Still, perhaps I was being pessimistic, assuming that both the manager and the assistant manager are involved in the reconciling of the cash drawer. In reality, there are plenty of days when it’s handled by the manager alone.

I don’t know if “$100” for theft is accurate or not. If a robber comes in with a gun, or some thieves sneak in at night, you lose all the cash on hand. So if you take in $100k of cash a year, going to the bank once a week, then you have about 2k on hand. So if robbers/thieves/filching employees show up once every 5 years, you lose 2k of 500k, or 0.4%. Hmm. Not significant at all. If an armed robber comes it, it actually does make sense to pay them as fast as possible. It really isn’t worth your life.

sbunny, don’t you also have to reconcile credit card receipts with transaction totals? You don’t seem to have accounted for that (though obviously it’s not going to take as long as counting down a cash drawer.)

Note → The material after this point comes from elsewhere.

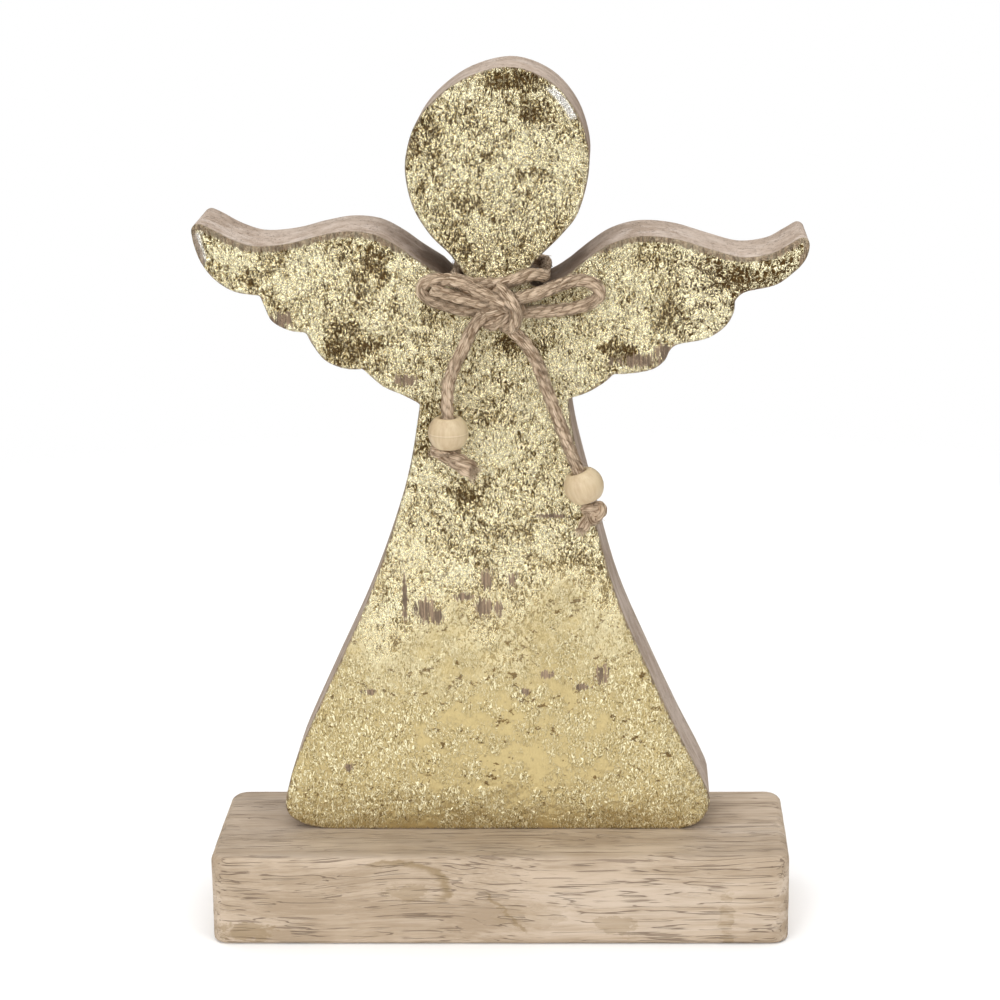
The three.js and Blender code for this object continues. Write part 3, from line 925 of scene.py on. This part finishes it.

My totally anecdotal contribution: when I ran a small retail store (though one selling relatively large-ticket items), cash processing took about 40 minutes. All other closing procedures combined (other than sweeping) took about 30, including reconciling credit receipts (~10 minutes). Admittedly, this was located on Disney property and we accepted “Disney Dollars” and took more travelers’ checks than most businesses.

If it takes you 10-20 minutes to count a $400 drawer, and an hour to find offages, you’ve got a procedures problem. With a ten-key and a spreadsheet it should take no more than five minutes to count a drawer with many times more money than that.